1) I thought using Loess was because he wanted to be able to modify the smoothing factor over time to match empirical data taken from earlier elections.
Perhaps, but it results in an overly-aggressive trend. Especially with such few data points. It might work for a daily tracker poll like USC but not for a once a month poll.
2) I think Nate is worried that if he combines polls, based on the differing methodology of each poll and a potential for an unaccounted for systemic bias, he would be mixing data points in the trend line that are fundamentally different? Though I would like to see a version of the model where he used the other factors to try to weight the various pollsters and just go with "if the polls are systemically biased, the model blows up, and it happens". I mean, he's used LOESS before, and IIRC, original PECOTA basically does what I suggested, which is try to normalize the values as close as they can, and then uses all of the points. So I guess I find it weird that he'd know to do that in 2003 but then not do it in this model unless there was some legitimate reasoning behind it.
Then if that's the case, don't do it. You can't build a trend line between a pollster's 2 or 3 polls. You can't say because something went from C+6 to C+3 there's a trend to build. This shows a complete misunderstanding of polling. Now, you can do that with other events, say maybe a sports event, but most certainly not polling. Because the state of the race could be unchanged (Hillary is up 4.5 during both polls) and you'r equally as likely to get C +6 as you are C+3. So you're building a trend out of nothing.

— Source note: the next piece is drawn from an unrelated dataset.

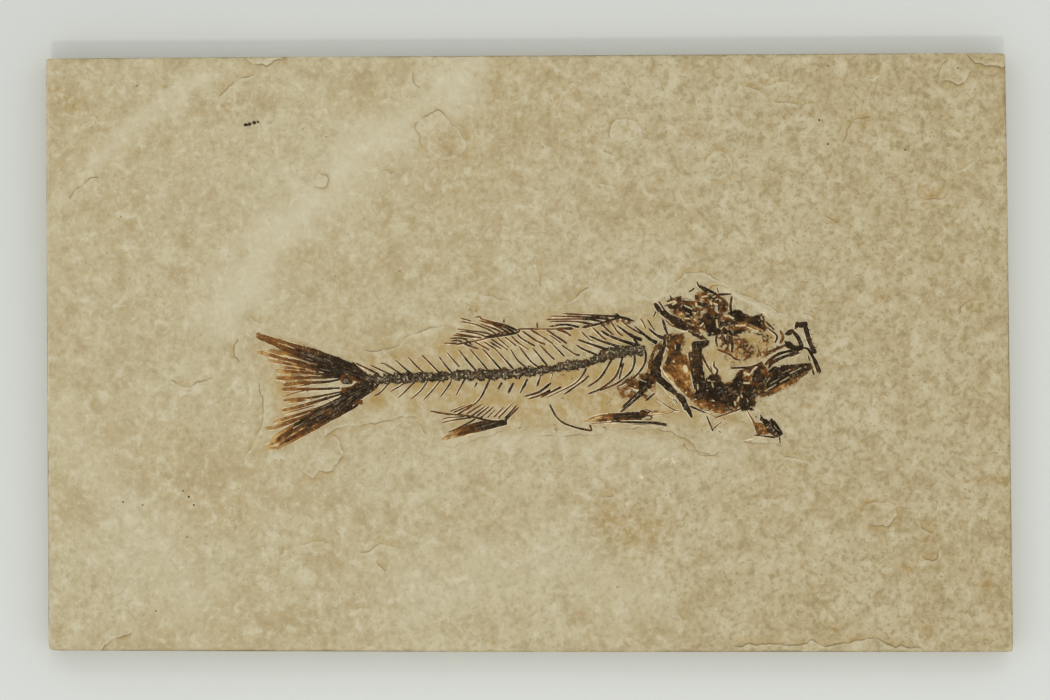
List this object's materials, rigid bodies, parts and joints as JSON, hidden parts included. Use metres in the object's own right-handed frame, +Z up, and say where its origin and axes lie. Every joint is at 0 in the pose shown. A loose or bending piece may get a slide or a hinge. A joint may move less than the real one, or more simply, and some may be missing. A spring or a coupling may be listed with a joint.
{
  "type": "fossil fish slab",
  "caption": "Thin rectangular limestone slab lying flat, with a whole fossil fish skeleton in low relief in a shallow prepared basin.",
  "frame": {"origin": "middle of the underside of the slab", "axes": "+X towards the fish's head, +Y towards the fish's back, +Z up out of the slab's face"},
  "size_m": [0.3, 0.1858, 0.0111],
  "materials": {
    "limestone": "matte",
    "dark_bone": "satin",
    "brown_bone": "satin",
    "amber_bone": "satin"
  },
  "bodies": {
    "root": {"slab": "limestone", "anal_fin": "dark_bone", "backbone_front": "dark_bone", "backbone_middle": "dark_bone", "backbone_rear": "dark_bone", "braincase": "dark_bone", "branchiostegal_1": "dark_bone", "branchiostegal_2": "dark_bone", "cleithrum": "dark_bone", "dorsal_support_1": "dark_bone", "dorsal_support_2": "dark_bone", "first_dorsal_fin": "dark_bone", "frontal": "dark_bone", "gill_splint": "brown_bone", "haemal_spine_10": "dark_bone", "haemal_spine_11": "dark_bone", "haemal_spine_12": "dark_bone", "haemal_spine_13": "dark_bone", "haemal_spine_8": "dark_bone", "hyoid_fragment": "dark_bone", "hyomandibular": "dark_bone", "isolated_spine": "dark_bone", "jaw_joint": "dark_bone", "lower_jaw": "dark_bone", "lower_orbit_bar": "dark_bone", "maxilla": "dark_bone", "nasal_bone": "brown_bone", "neural_spine_16": "dark_bone", "neural_spine_17": "dark_bone", "neural_spine_18": "dark_bone", "neural_spine_25": "dark_bone", "neural_spine_26": "dark_bone", "neural_spine_8": "dark_bone", "opercle": "amber_bone", "orbit_rim": "brown_bone", "orbit_roof": "dark_bone", "pectoral_girdle": "brown_bone", "pectoral_ray": "dark_bone", "pelvic_bone": "dark_bone", "pelvic_fin": "amber_bone", "pelvic_girdle": "brown_bone", "premaxilla": "dark_bone", "preopercle": "brown_bone", "rear_rib_1": "dark_bone", "rear_rib_2": "dark_bone", "rear_rib_3": "dark_bone", "rib_1": "dark_bone", "rib_2": "dark_bone", "rib_3": "dark_bone", "rib_4": "dark_bone", "rib_5": "dark_bone", "rib_6": "dark_bone", "second_dorsal_fin": "brown_bone", "skull_crest": "brown_bone", "skull_roof_rear": "dark_bone", "small_spine_1": "dark_bone", "small_spine_2": "dark_bone", "supracleithrum": "dark_bone", "tail_fin_lower_lobe": "dark_bone", "tail_fin_upper_lobe": "dark_bone"}
  },
  "joints": []
}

Besides, he already attempts to take out the bias in the polls. So you can build the trend line after taking out the bias. Basically, adjust the polls based on pollster ratings and house effects, then build a trend line off those adjustments.
Just think of the huge amounts of error he's introducing into his model with the trend line. Even if pollster X had C +10 and then gets c+2 a month later, this does not necessarily represent a change. What if the C+10 is an outright outlier and the truth was always near C+2? Now you just built a massive trend line that is indicating a massive switch towards Trump that does not exist and you're going to look foolish. Of course, this is exactly what did happen a couple months ago and I pointed it out and literally predicted the move back in the polls as a result (and was right).
But if Silver combined all the polls, and last month all the polls were around C +10 and now are around C+2, then yeah...there's a fucking trend. But among 2-4 total data points for most pollsters is an absolutely INSANE thing to do, mathematically speaking.
The other issue with the trend-lines, due to the nature of the aggressiveness, is that that itself makes no sense. They are almost always going to overstate what is going on. The trend-line is trying to predict the future polling but that also makes no sense because politics is polarized and voters don't move that much, only voter response rates do (this is not a universal statement but merely a statement of current politics).
Oddly enough, his model basically nailed the GOP primary perfectly - it was his qualitative commenting (aka pundit-ing) that messed it up. So I get why he's just letting the model speak for itself this time instead of trying to do the same kind of qualitative punditry that was during the GOP primary.
I don't understand this argument, here. For one, the model is different than the GE model (different inputs). For another, what was there to nail? Trump led all the polling, for the most part, since like December. Every model that uses polling nailed it...because all the polls said so.